Bank of England: The Bank of England’s MPC will publish its final rate decision of 2018 on Thursday at midday. Bank Rate is expected to stay at 0.75%, but the accompanying MPC minutes are set to give an indication of how the Committee has evolved its outlook in response to a number of developments since the November Inflation Report (IR).
The last FX Markets Weekly outlook of this year reviews these significant developments and concludes that the key pillars for our 2019 Global FX Strategy outlook remain:
1) US exceptionalism is fading, but
2) this will drive end-of-cycle anxiety that hangs over high-beta FX rather than broad-dollar weakness,
3) while only some developed market currencies with resilient enough outlooks and normalizing central banks will be able to strengthen versus the dollar.
In the near term, the rally in US rates, deferment of the earlier planned 1-Jan US-China tariff hikes, and renewed focus on downside US fiscal risks make us more tactically cautious the dollar vs reserve FX, heading into the turn of the year.
Strategic FX derivatives recommendations: This week, we advise to square off any long positions in USDJPY at a 0.56% decent profit. Alternatively, at spot reference of USDJPY: 112.573 levels, we advocate buying a 2M/2w 113.723/110.00 put spread ahead of Fed and BoJ monetary policies (vols 6.68 vs 5.68 choice), wherein short leg is likely to function if the underlying spot FX keeps spiking, we would like to maintain the ITM long leg with the diagonal tenors on hedging grounds.
At spot reference of GBPJPY: 143.360 levels, we advocate constructing tunnel spread on daily trading grounds, using upper strikes at 143.9360 and lower strikes at 142.815 levels.
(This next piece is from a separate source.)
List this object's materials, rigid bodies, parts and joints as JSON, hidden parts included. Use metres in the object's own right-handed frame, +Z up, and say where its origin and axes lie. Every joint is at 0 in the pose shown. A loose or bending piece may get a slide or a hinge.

The strategy is likely to fetch leveraged yields as long as the underlying price keeps dipping but remains above lower strikes on the expiration.
Capitalizing on any minor upswings, we advocate shorting2w GBPJPY (1%) OTM put option (position seems good even if the underlying spot goes either sideways or spikes mildly), simultaneously, go long in 2 lots of delta long in 2m ATM -0.49 delta put options.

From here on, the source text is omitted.